What the task asks >> Copy the lines holding the word "manifold", all of them.

Source excerpt >>
=-=-=

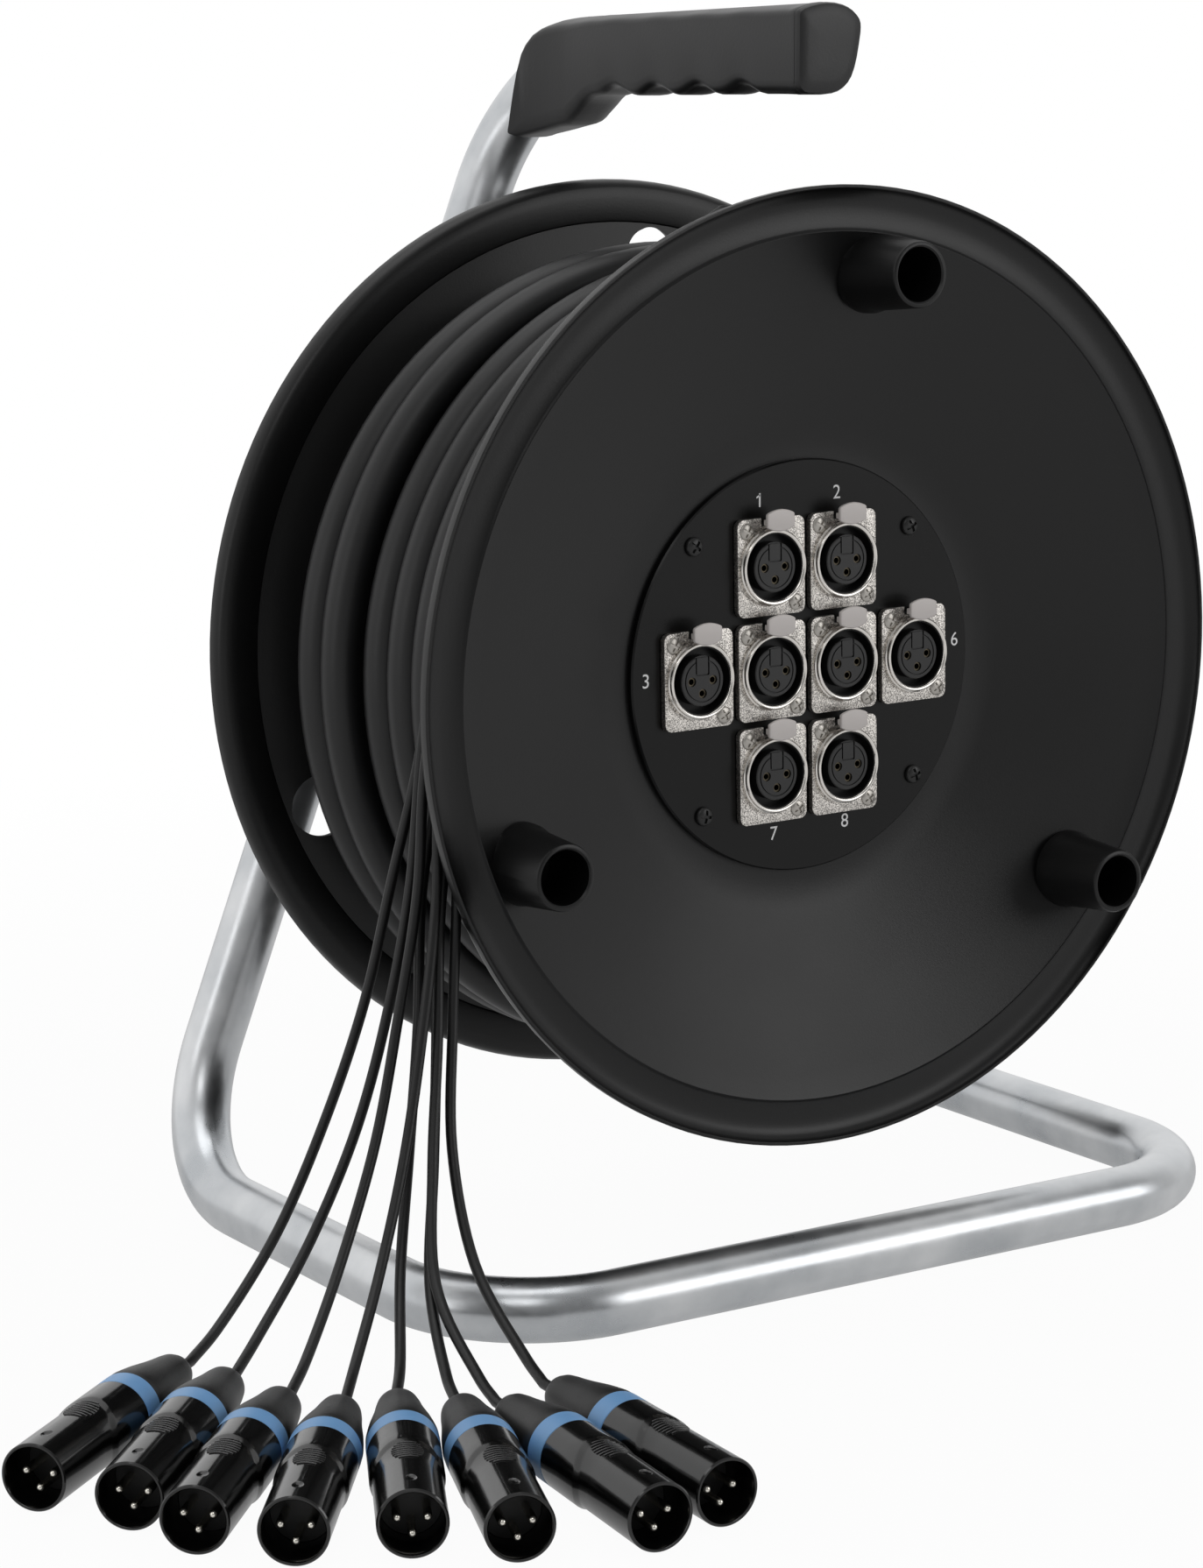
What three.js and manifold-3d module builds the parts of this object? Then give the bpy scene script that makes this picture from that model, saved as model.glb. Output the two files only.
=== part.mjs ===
// Stage box snake: a cable drum that turns in a bent steel tube frame. Its front flange
// holds a round panel with eight three-pole sockets, a multicore cable is wound on it,
// and the cable's free end fans out into eight thin tails, each with a plug on the floor.
// Millimetres, +Z up, the panel faces -Y. The origin is on the floor, under the middle
// of the frame.
import * as THREE from "three";
import { mergeVertices } from "three/addons/utils/BufferGeometryUtils.js";
import Module from "manifold-3d";

const wasm = await Module();
wasm.setup();

// Clearances
const SEAT_GAP = 0.3; // between two pieces that touch
const CUT_OVERRUN = 1; // how far a cutting solid runs past the face that it cuts
const CABLE_CLEAR = 0.5; // between the wound cable and the flanges

// Steel tube frame
const TUBE_OD = 20;
const TUBE_WALL = 2;
const BEND_R = 48; // of the tube's centre line
const AXIS_HEIGHT = 192.5; // the drum's axis above the floor
const BASE_WIDTH = 298; // between the centres of the two side bars
const FRONT_BAR_AHEAD = 90.6; // centre of the front bar, ahead of the drum's middle
const LEGS_BEHIND = 111.4; // plane of the two legs, behind the drum's middle
const HAND_ROOM = 26.9; // between the drum's rim and the grip's collar above it
const HANDLE_LEFT = 3.2; // centre of the handle tube left of the drum's axis
const TUBE_SIDES = 12;
const BORE_SIDES = 6;
const BEND_STEPS = 5;
const CORNER_STEPS = 2; // in the rounded corners of plates
const WELD_BEAD = 1; // how far the weld stands out round the short leg's end
const WELD_LENGTH = 4; // how far it reaches down the short leg

// Axle, fixed in the short leg, and what runs on it
const AXLE_SHANK_R = 6;
const AXLE_SHOULDER_R = 12;
const JOURNAL_R = 8;
const HUB_R = 16;
const HUB_OUT = 26; // how far the hub stands out behind the rear flange's flat
const HUB_IN = 12; // and how far it reaches into the drum
const BUSH_WALL = 2;
const HUB_PLAY = 0.5; // between the hub and the axle's shoulder
const WASHER_R = 15;
const WASHER_T = 1.6;
const CLIP_R = 10.5;
const CLIP_T = 1.2;
const CLIP_GROOVE = 1; // depth of the groove in the axle
const CLIP_MOUTH = 6; // opening of the clip's ring
const AXLE_NOSE = 4; // axle left past its groove

// Drum, radii from its axis
const FLANGE_R = 152.5;
const FLANGE_WALL = 3.2;
const FLANGE_SPAN = 137; // from lip to lip
const LIP_DEPTH = 22.2; // from a flange's flat centre out to its lip
const CONE_DEPTH = 19.7; // from the flat centre out to the crease
const CREASE_R = 138.4;
const BAND_DEPTH = 3.6; // hollow of the rim band behind the crease
const bandShares = [[0.1, 0.55], [0.5, 1], [0.82, 0.28]]; // of the band's width and depth
const FLAT_R = 73;
const PANEL_HOLE_R = 55.8;
const BARREL_R = 73;
const BARREL_WALL = 3;
const DRUM_SEGMENTS = 36;

// Three stacking bosses on the front flange, and their holes in the rear flange
const LUG_COUNT = 3;
const LUG_TO_CREASE = 0.4; // between a boss's root and the crease
const LUG_FIRST_ANGLE = 83.2; // degrees from +X, turning towards +Z
const LUG_LENGTH = 25; // from the flange's face to the end of the boss
const LUG_ROOT_R = 12;
const LUG_END_R = 10.2;
const LUG_BORE_R = 8.5;
const LUG_BORE_DEPTH = 22;
const LUG_HOLE_R = 10.8;
const LUG_SEGMENTS = 12;

// Connector panel and its four screws
const PANEL_R = 66.4;
const PANEL_T = 2;
const PANEL_ROLL = 1.1; // degrees that the socket pattern is turned on the drum
const SOCKET_PITCH_X = 28.4;
const SOCKET_PITCH_Z = 33.4;
const socketShares = [
  [-0.5, 1], [0.5, 1], [-1.5, 0], [-0.5, 0], [0.5, 0], [1.5, 0], [-0.5, -1], [0.5, -1],
]; // of the two pitches
const PANEL_SCREW_CIRCLE_R = 59.6;
const PANEL_SCREW_ANGLES = [45.5, 136.5, 229, 318.5]; // degrees
const PANEL_SCREW_R = 1.5;
const PANEL_SCREW_HEAD_R = 3.1;
const PANEL_SCREW_HEAD_T = 1.8;
const SCREW_CLEAR = 0.3;
const SCREW_SEGMENTS = 8;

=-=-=

Solved exercise >>
What three.js and manifold-3d module builds the parts of this object? Then give the bpy scene script that makes this picture from that model, saved as model.glb. Output the two files only.
import Module from "manifold-3d";